Still holding tightly to Leslyn’s hand, Erin watched the pointed wedge of griffins repeatedly circle over the pasture where the vast herd of goats and sheep had been gathered for protection, patiently awaiting their foes to make the first move.

Some of the approaching dracats ignored them, diving immediately to make a kill and feast, but the majority of them were all too ready to fight for the uncontested right to the buffet of bleating animals below.

Ignoring the few who split off, the griffins held their formation, every other rider in each line rising up or dropping just below the one in front, so a large number of them had a clear view ahead. Crossbows were raised and fired the moment the Nilvaran riders were in range. A few of the dracats dropped, but only to large enough wing tears and one very lucky eye-shot.

The forward-most griffins rolled back and thrust their taloned hind paws out toward the dracats. Those wicked claws they snapped shut on the beasts like bear traps, or raked them with deadly strength. A dozen more of the invaders hit the grass, fatally pierced or shredded.

As soon as their formation collided with the swarm of enemies, the riders began employing nets and grappling hook-ended chains taken from their saddle packs.

The nets were made of heavy rope and had stones attached to each of their four corners, and when stretched between the talons of four griffins, they formed a nearly impenetrable wall. Dracats bounced off of them and became disoriented, or else were wrapped as tightly as a swaddled keet in numbers as high as three or four if the griffins were quick enough to cooperatively wheel and dive, closing the nets around them.
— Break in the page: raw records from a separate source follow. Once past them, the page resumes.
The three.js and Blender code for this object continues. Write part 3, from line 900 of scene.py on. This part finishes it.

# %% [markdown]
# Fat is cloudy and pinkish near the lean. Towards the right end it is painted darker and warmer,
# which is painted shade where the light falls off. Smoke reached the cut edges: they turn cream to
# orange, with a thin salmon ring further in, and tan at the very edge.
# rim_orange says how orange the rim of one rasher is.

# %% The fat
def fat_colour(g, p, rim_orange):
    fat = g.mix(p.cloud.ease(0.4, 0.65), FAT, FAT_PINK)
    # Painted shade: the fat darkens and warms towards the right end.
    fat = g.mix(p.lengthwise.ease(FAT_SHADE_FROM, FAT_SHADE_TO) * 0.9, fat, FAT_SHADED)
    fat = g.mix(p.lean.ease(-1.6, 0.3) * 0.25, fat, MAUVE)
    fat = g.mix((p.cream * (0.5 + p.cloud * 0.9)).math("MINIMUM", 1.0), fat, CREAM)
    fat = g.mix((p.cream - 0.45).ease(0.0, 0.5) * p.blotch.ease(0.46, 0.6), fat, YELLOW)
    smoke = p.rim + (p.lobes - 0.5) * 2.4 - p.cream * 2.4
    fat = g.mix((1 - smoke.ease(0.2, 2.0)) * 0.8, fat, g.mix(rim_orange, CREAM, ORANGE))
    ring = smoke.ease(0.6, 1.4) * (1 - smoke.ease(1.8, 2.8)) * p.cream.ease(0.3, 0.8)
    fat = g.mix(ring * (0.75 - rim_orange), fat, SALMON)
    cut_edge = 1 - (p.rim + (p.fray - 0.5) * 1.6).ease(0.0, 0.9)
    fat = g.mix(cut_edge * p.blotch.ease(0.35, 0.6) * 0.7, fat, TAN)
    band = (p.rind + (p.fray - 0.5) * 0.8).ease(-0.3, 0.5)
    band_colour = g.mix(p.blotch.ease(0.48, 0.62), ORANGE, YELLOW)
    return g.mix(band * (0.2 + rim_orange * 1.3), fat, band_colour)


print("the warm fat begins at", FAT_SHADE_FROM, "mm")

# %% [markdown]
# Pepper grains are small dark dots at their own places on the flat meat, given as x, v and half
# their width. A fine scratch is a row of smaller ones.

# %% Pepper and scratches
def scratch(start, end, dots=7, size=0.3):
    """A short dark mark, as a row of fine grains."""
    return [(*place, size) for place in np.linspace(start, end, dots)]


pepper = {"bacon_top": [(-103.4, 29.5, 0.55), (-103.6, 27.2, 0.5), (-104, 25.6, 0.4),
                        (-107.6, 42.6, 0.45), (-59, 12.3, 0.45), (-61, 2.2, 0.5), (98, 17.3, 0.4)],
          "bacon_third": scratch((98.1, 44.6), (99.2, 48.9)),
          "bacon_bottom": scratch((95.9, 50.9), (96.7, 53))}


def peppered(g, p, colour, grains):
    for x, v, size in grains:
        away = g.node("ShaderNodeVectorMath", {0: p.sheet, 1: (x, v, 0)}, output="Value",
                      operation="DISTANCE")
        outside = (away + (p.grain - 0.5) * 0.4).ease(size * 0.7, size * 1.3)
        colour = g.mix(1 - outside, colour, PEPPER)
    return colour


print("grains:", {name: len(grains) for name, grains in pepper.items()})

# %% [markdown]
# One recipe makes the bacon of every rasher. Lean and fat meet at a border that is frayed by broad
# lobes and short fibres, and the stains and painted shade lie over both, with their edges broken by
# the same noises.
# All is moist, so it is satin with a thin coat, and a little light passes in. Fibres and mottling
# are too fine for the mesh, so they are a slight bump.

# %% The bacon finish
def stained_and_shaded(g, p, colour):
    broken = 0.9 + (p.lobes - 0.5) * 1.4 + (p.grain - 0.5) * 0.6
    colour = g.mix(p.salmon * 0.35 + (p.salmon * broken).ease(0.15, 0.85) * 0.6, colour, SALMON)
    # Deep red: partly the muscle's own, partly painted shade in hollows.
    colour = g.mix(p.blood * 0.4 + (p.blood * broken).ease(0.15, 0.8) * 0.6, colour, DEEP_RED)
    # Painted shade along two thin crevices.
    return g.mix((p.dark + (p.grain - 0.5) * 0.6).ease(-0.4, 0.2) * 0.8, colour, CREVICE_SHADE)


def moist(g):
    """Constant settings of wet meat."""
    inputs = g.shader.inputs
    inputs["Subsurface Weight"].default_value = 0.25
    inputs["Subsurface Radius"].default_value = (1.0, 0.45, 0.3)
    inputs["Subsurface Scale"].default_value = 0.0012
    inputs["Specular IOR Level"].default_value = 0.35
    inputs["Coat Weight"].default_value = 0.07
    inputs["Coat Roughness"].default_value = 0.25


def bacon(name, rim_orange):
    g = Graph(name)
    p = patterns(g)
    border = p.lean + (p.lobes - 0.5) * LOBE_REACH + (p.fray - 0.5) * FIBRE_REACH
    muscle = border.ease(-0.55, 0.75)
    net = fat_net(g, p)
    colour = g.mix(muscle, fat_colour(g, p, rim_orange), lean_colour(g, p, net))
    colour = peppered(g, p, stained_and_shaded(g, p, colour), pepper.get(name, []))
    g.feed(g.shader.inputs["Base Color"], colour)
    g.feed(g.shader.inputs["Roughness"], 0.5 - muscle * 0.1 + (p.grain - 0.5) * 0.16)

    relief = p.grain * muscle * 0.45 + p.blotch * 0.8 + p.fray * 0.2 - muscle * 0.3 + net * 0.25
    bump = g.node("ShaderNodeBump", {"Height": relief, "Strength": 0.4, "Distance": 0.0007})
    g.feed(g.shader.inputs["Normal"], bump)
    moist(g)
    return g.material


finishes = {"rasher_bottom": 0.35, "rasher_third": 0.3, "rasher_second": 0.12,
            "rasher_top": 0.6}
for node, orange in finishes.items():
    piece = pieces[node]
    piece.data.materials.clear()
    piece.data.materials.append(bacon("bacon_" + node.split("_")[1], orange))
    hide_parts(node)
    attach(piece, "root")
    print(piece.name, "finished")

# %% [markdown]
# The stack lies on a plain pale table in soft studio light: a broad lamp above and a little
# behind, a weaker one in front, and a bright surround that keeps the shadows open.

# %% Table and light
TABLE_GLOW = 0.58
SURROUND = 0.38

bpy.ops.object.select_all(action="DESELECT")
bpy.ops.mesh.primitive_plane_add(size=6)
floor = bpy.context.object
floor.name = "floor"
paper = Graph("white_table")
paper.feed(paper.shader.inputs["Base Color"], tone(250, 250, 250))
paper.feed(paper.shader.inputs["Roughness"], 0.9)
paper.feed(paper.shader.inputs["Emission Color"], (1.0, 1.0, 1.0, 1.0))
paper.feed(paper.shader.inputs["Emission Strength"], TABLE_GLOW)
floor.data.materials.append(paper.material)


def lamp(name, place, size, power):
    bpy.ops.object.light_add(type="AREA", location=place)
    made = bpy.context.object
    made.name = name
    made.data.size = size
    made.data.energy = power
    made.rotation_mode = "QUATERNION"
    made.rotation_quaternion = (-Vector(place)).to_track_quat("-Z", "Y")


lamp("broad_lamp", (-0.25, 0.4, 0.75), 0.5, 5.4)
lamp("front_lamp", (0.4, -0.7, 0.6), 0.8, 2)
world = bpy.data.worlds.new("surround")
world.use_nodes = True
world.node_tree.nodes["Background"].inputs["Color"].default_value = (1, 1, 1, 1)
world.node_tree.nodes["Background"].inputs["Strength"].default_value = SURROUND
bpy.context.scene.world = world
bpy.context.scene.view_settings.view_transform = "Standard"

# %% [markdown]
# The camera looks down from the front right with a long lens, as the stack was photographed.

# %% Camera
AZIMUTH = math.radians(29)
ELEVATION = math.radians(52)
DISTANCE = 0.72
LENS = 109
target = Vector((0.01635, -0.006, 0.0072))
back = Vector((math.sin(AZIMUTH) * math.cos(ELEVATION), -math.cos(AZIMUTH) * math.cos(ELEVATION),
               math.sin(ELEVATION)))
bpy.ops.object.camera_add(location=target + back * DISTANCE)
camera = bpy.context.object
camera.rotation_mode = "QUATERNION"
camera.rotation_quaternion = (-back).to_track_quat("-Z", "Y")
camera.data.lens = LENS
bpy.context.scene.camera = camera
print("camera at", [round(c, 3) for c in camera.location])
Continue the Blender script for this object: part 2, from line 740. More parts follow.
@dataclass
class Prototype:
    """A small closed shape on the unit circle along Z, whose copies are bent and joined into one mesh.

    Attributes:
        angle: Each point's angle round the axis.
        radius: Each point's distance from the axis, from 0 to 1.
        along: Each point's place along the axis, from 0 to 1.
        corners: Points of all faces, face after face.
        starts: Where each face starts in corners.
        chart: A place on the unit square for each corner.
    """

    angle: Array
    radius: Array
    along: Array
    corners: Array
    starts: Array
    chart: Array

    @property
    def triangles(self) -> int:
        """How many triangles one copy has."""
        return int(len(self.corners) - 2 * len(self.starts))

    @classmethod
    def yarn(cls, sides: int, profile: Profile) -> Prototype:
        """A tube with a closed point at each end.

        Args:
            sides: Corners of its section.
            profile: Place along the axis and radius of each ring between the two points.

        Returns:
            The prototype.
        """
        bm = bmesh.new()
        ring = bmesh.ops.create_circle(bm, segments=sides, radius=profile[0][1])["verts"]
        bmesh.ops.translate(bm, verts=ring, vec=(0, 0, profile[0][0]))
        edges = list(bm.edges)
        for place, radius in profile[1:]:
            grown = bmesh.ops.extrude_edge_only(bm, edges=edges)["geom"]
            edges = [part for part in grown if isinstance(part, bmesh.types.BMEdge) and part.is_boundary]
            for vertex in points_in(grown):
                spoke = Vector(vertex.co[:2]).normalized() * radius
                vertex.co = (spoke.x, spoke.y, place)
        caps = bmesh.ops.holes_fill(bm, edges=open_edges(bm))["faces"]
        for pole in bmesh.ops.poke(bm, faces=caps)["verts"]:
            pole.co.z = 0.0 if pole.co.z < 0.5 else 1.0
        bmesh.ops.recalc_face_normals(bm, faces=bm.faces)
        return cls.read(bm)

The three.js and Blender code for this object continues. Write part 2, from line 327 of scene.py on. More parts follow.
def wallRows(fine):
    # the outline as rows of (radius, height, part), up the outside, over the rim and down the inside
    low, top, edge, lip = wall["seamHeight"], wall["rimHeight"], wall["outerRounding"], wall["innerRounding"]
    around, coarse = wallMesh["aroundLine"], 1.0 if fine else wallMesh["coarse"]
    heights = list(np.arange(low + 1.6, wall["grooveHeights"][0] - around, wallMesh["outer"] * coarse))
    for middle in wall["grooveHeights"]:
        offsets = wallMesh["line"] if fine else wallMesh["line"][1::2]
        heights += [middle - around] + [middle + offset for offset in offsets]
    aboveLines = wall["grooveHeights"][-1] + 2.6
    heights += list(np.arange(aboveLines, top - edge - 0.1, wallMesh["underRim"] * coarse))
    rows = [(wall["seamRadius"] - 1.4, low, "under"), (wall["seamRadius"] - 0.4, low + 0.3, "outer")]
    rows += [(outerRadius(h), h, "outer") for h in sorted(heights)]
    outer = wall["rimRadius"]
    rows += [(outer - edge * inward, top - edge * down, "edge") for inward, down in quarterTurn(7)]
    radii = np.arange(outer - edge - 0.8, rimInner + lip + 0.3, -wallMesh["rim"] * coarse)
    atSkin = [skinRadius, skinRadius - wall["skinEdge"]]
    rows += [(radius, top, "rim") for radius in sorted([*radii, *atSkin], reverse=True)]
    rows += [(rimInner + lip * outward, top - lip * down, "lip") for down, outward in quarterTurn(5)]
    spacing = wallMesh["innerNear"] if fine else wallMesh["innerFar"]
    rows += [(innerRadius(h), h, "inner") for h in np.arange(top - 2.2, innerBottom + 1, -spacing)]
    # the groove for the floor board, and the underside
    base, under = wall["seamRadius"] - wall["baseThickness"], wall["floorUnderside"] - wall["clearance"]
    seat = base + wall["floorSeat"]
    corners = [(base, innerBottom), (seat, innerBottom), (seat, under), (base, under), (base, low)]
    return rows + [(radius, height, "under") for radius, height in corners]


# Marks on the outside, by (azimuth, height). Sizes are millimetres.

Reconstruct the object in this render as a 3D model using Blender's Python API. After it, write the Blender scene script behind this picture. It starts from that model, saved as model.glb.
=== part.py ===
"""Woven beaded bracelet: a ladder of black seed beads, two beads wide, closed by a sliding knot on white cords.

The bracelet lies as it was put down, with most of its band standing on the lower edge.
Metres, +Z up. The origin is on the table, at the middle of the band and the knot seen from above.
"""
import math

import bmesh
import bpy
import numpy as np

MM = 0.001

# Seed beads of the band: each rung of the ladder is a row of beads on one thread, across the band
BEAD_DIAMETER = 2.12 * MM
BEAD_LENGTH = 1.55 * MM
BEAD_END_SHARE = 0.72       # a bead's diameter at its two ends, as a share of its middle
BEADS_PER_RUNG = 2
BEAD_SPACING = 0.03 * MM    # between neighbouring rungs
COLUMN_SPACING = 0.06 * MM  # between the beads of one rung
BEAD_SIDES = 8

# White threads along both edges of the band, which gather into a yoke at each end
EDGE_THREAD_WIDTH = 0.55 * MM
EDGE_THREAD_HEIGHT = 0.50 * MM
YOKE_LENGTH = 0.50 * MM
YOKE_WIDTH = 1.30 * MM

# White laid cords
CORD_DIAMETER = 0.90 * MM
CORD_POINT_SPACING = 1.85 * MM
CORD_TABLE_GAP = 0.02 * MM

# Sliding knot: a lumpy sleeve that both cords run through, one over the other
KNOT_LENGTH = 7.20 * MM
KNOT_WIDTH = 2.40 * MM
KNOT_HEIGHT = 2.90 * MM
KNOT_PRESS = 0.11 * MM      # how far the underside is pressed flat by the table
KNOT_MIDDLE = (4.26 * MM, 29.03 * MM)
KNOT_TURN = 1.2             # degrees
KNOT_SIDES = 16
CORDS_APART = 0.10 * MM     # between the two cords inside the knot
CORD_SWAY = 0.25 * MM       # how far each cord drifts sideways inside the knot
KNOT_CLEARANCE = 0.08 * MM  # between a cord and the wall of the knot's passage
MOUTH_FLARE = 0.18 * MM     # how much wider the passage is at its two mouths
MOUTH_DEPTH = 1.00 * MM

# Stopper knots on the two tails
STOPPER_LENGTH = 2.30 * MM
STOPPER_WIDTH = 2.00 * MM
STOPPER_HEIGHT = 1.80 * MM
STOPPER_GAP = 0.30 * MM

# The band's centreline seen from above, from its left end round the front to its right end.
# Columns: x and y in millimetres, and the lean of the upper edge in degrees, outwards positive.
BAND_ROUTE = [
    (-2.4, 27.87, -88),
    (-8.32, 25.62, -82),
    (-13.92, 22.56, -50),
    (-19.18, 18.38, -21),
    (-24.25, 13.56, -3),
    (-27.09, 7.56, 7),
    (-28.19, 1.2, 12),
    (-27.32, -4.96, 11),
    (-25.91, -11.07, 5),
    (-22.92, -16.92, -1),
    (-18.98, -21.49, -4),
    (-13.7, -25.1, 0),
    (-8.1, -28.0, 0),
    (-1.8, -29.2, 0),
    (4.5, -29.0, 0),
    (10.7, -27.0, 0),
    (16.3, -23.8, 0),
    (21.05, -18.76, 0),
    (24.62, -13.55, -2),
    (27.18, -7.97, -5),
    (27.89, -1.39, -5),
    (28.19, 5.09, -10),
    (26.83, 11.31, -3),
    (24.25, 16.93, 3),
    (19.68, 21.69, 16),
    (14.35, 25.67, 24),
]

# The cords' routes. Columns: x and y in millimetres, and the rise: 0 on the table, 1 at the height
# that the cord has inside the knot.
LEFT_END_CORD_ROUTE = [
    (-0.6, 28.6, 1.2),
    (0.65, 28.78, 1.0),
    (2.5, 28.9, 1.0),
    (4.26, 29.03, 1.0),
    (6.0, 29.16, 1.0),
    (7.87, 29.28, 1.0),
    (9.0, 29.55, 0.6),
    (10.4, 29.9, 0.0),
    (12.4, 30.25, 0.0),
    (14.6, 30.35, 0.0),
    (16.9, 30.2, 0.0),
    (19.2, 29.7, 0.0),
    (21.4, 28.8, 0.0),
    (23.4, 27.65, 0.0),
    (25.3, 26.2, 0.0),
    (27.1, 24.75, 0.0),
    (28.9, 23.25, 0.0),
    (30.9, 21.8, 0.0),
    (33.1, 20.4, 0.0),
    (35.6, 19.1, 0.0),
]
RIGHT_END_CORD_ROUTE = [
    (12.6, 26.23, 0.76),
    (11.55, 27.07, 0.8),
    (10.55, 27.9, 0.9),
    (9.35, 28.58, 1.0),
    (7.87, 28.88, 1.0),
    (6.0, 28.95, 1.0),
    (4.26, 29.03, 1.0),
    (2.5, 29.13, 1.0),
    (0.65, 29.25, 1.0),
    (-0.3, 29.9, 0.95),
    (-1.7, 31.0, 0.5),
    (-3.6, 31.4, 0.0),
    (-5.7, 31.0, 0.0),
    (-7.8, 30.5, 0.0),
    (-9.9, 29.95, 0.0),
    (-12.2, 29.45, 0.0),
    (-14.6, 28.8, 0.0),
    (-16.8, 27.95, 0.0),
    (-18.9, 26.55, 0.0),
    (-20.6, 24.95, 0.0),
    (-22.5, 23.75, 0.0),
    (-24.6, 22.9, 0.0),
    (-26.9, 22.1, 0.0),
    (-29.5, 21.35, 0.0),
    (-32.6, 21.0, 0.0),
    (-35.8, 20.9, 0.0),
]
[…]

Chains, on the other hand, were used as lassos, their multi-hooked ends appropriately sized and shaped to catch a saber-toothed enemy by the neck, leg or wing. The hooks also served as a last-ditch bludgeon if a dracat’s hungry maw came within reach of a rider.

The dracats were much more mobile than the larger griffins and could avoid many of their attacks or cut off their escape routes with ease, hence the rider’s need for other tools and weapons aside from their crossbows. As well as overwhelming their foes by sheer numbers alone, the half-reptilian beasts also used their heavy lower bodies like battering rams, diving toward the griffins in groups, practically somersaulting at the last moment, and crashing full speed into the bigger animals. Their goal seemed either to throw a targeted griffin into a dangerous tumble, or tear it up with deep gashes from talons thrust with the force of double the creature’s actual weight, if not more.

Erin shrieked as a rider got knocked clean off their mount by the dracats’ trick and plummeted toward the ground.

Three different griffins broke formation and swooped in turns to catch the falling rider, but all of them narrowly missed.

The girl watched in horror as the rider fell like a stone onto the field, the final, gruesome death mercifully swallowed up and hidden from her eyes by the long grass that swayed so peacefully in the wind. She looked to the sky, fearful for the riderless griffin.

Her stomach turned when she saw what had become of it.